Instant access for recruits
Dan Berezowitz had a new accessory when he went on set for the Kentucky football signing day show: Snapchat glasses.
It’s just one of many new, technology driven things the recruiting staff has to help draw players to Kentucky. The Snapchat glasses enable a recruit to experience what it’s like to get off the bus for a Cat Walk from another state.
“We try to stay up on all the innovation: videos of workouts, videos of things, pictures, quotes, game pictures, the technology. We constantly are trying to stay up with it all,” Berezowitz told the Herald-Leader recently.
He has a small army of students — both undergrad and graduate level — who work in his office putting together graphics, posters and other mailers to go to potential future UK players.
“A lot of what kids want now is instant stuff, so a lot of it is through texts and DM and email with custom graphics and edits,” Berezowitz said. “I’ve got guys in here doing Photoshop graphics all day every day.
They send out short snippets of workouts, videos of campus, pictures, quotes, game-day pictures and more on a regular basis.
Of course the good, old-fashioned hand written note from coaches is still a big part of what UK is sending out to future Cats, too, Berezowitz said.
West heading in right direction
A familiar face from what feels like long ago popped up in Kentucky’s commercial that ran during the Super Bowl last weekend: safety Darius West.

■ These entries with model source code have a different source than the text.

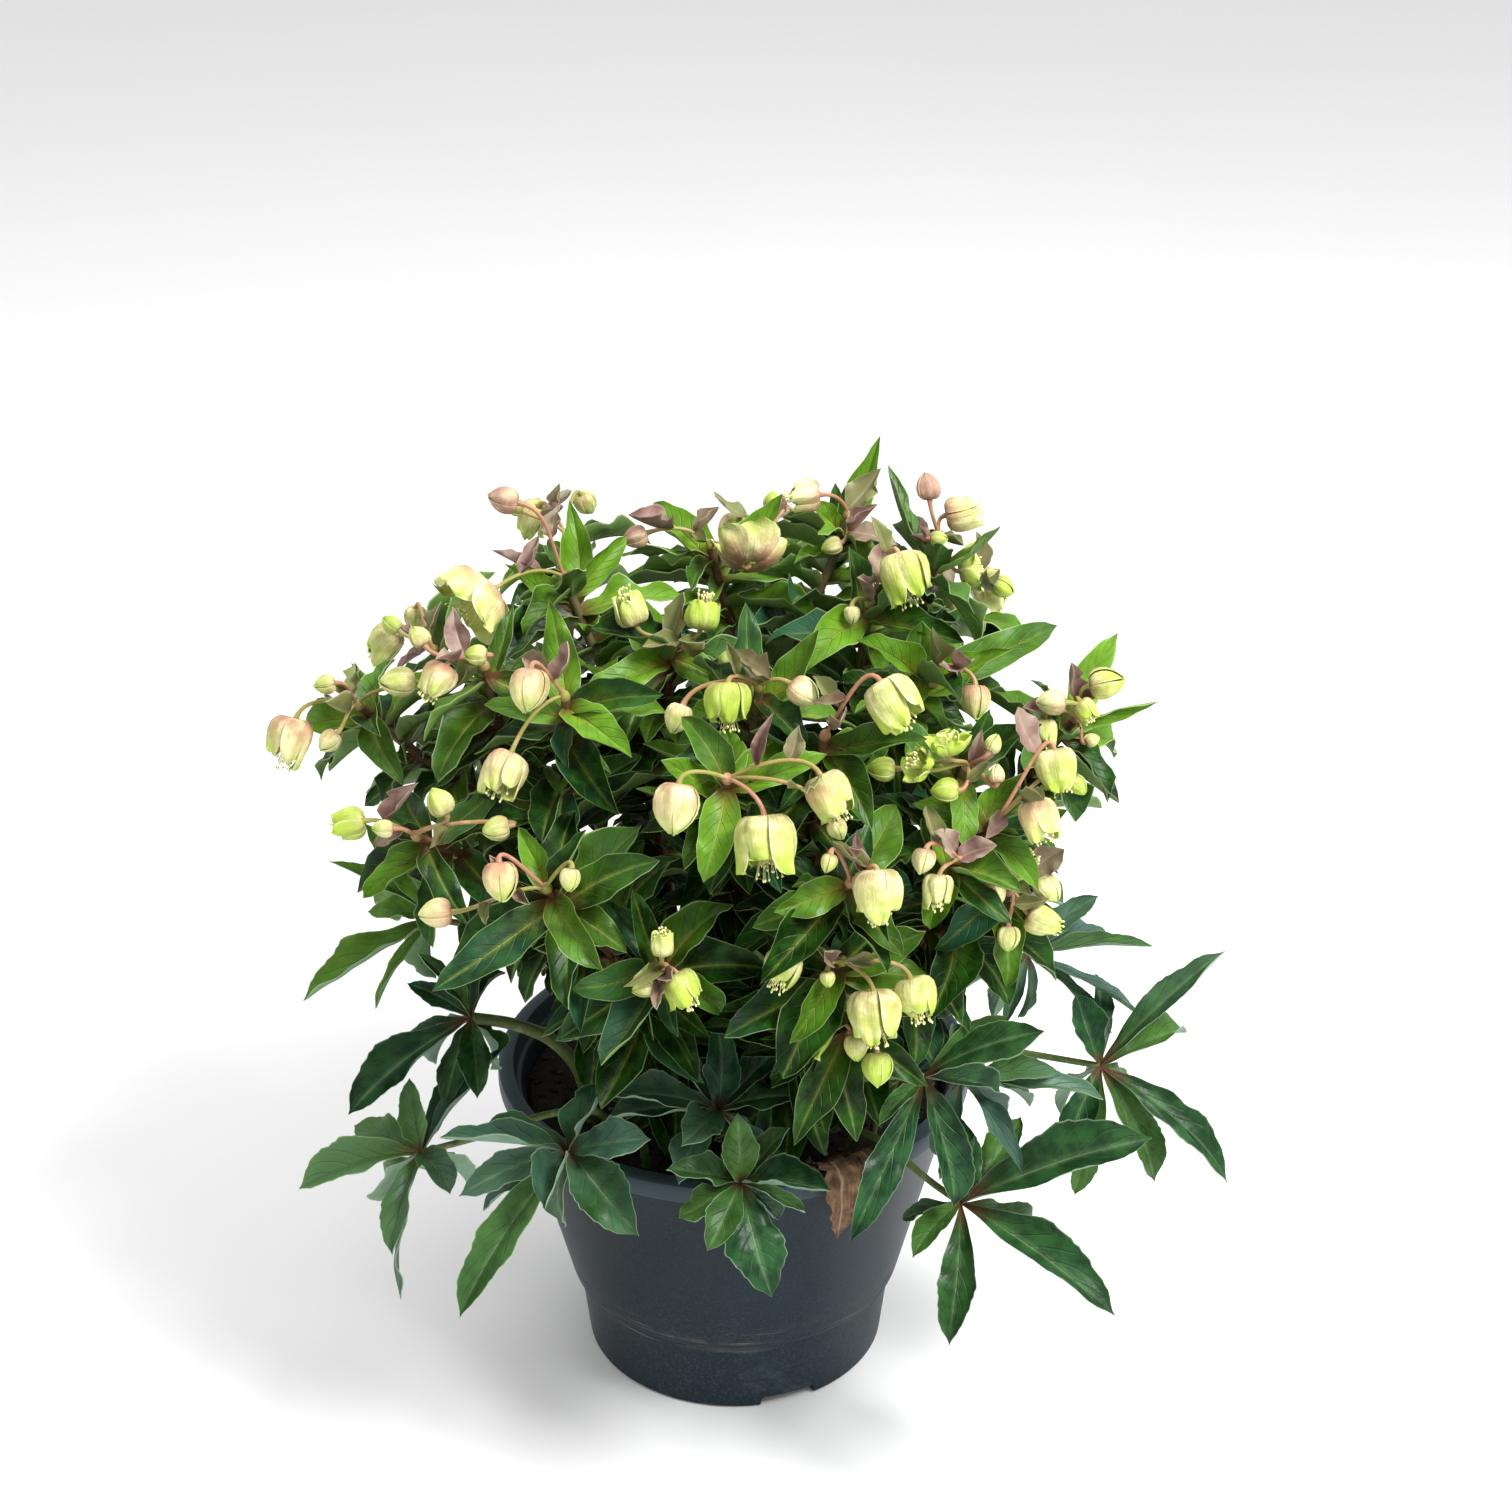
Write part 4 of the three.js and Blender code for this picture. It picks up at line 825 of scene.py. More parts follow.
def flat_form(rows, columns):
    """A flat, thick sheet from foot to tip: each point's t and v, and 1 where it is on the under side."""
    bpy.ops.object.select_all(action="DESELECT")
    bpy.ops.mesh.primitive_grid_add(x_subdivisions=rows, y_subdivisions=columns, size=2, location=(0, 0, 0))
    sheet = bpy.context.object
    bpy.ops.object.modifier_add(type="SOLIDIFY")
    sheet.modifiers[-1].thickness = 1
    sheet.modifiers[-1].offset = -1
    apply_last(sheet)
    points, faces = take_form(sheet)
    triangles = [(f[0], f[i], f[i + 1]) for f in faces for i in range(1, len(f) - 1)]
    turned_round = [tuple(reversed(f)) for f in faces]
    deep = (points[:, 2] < -0.5).astype(float)
    return SimpleNamespace(t=(points[:, 0] + 1) / 2, v=-points[:, 1], deep=deep, faces=faces,
                           back_faces=turned_round, corners=np.array(triangles))


def outward(points, form):
    """A flat form's faces, all turned round if they would point into the solid that its points now make."""
    a, b, c = (points[form.corners[:, i]] for i in range(3))
    return form.faces if np.einsum("ij,ij->", a, np.cross(b, c)) > 0 else form.back_faces


def run_of(flat):
    return np.column_stack([flat.t, (flat.v + 1) / 2])


def tone_rows(tone, middle):
    """The two tones of a form, with each point's own value between them."""
    return np.column_stack([np.full(len(middle), tone[0]), middle, np.full(len(middle), tone[1])])


FLAT = {"leaf": flat_form(18, 8), "filling": flat_form(10, 6), "leaflet": flat_form(36, 8),
        "more": flat_form(24, 6), "sepal": flat_form(12, 9), "bractlet": flat_form(8, 6),
        "dried": flat_form(28, 8)}
THICK = {"leaf": 0.62, "leaflet": 0.6, "bractlet": 0.5}
TOOTH = {"spacing": 5.0, "most": 12, "depth": 0.1}
FULL_WIDTH = 16  # a blade this wide waves and droops as much as any


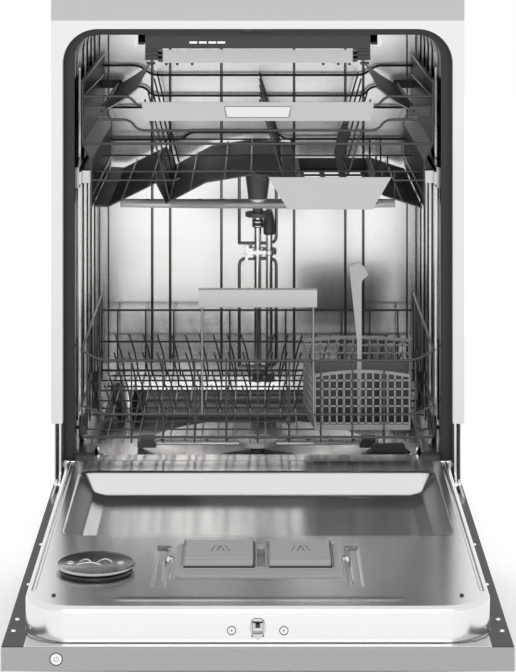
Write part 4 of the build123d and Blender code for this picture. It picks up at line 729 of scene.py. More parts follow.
class DISHWASHER_OT_lower_rack(bpy.types.Operator):
    """Give the lower rack its round wires, tines and the open-work cutlery basket"""
    bl_idname = "dishwasher.lower_rack"
    bl_label = "Lower rack"

    def execute(self, context):
        look = context.scene.dishwasher_rack
        size, thin, tine = look.lower_wire, look.thin_wire, look.tine
        ends, sides = lower_runs(size, thin)
        new_piece("lower_rack_end_wires", bar_run(ends), "wire", "rack_wire", "lower_rack", "lower_rack_ends")
        plates = []
        for side in (-1, 1):
            for y in (120, 420):
                x0, x1 = sorted((side * 255, side * 260))
                plates.append(block(x0, x1, y - 12, y + 12, 193.5, 227))
                plates.append(bar_run([([(side * 258, y, 202.3), (side * 266.8, y, 202.3)], 8, 4)], 20)[0])
        new_piece("lower_rack_side_wires", bar_run(sides) + plates, "wire", "rack_wire", "lower_rack",
                  "lower_rack_sides", crease=40)
        lengthwise = np.arange(-5, 6) * WIRE_PITCH
        halfway = (np.arange(-10, 10) + 0.5) * WIRE_PITCH / 2
        floor = [([(x, 49, 207), (x, 484, 207)], thin, 4) for x in lengthwise]
        under_basket = (64, 240)
        # The fine floor wires are made pale: painted highlight.
        fine = [([(x, 45, 210.3), (x, 484, 210.3)], 2.2, 4) for x in halfway
                if not under_basket[0] < x < under_basket[1]]
        fine += [([(x, 45, 210.3), (x, 45.2, 199.5)], 2.2, 2) for x in halfway]
        new_piece("lower_rack_fine_wires", bar_run(fine, 8), "wire_painted_highlight", "rack_wire", "lower_rack")
        floor += [([(-251, y, 210.5), (251, y, 210.5)], thin, 4) for y in (75, 165, 255, 325, 395, 466)]
        saddles = [block(x - 3, x + 3, y - 4.6, y + 4.6, 207, 214.5) for y, last in FOLDING_ROWS.values()
                   for x in (nearest(lengthwise, -227), nearest(lengthwise, last - 11))]
        places = (np.arange(-10, 10) + 0.5) * TINE_PITCH
        for y, height in FIXED_ROWS:
            floor.append(([(-238, y, 210.6), (238, y, 210.6)], tine, 4))
            floor += rack_tines(places, y, 210.6, height, tine, 1.2)
        new_piece("lower_rack_floor_wires", bar_run(floor) + saddles, "wire", "rack_wire", "lower_rack",
                  "lower_rack_floor", crease=40)
        for name, (y, last) in FOLDING_ROWS.items():
            row = [([(-238, y, 210.9), (last, y, 210.9)], tine, 4)]
            row += rack_tines([x for x in places if x < last - 4], y, 210.9, 54, tine, 1.2)
            new_piece(f"{name}_wires", bar_run(row), "wire", "rack_wire", name, name)
        basket()
        return {"FINISHED"}


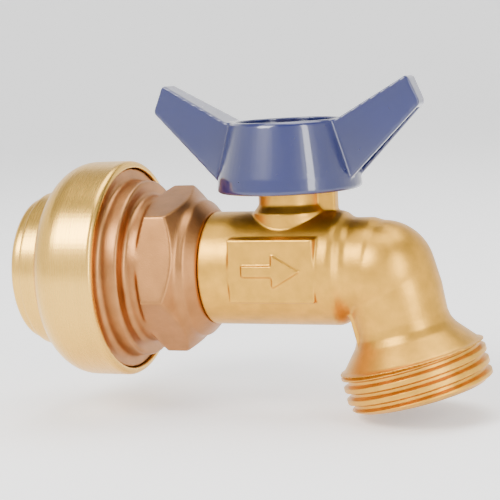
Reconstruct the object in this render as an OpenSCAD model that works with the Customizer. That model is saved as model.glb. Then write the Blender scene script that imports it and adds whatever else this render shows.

In the ad, the sophomore makes a cameo where he finishes a sentence about life’s ups and downs with the phrase “and come back stronger,” which coaches say he’s doing now after missing the season with a knee injury.
His position coach said West has bounced back in a big way.
“I like what I’m seeing from Darius,” Clinkscale said recently of West, who played in 10 games in 2015 in the secondary and on special teams where he finished with 17 tackles. “He’s working hard. He’s in the weight room. He’s right there where they want him in the training room.
“He’s been a good influence on our players in that room. He brings a toughness back to that room that I believe we need.”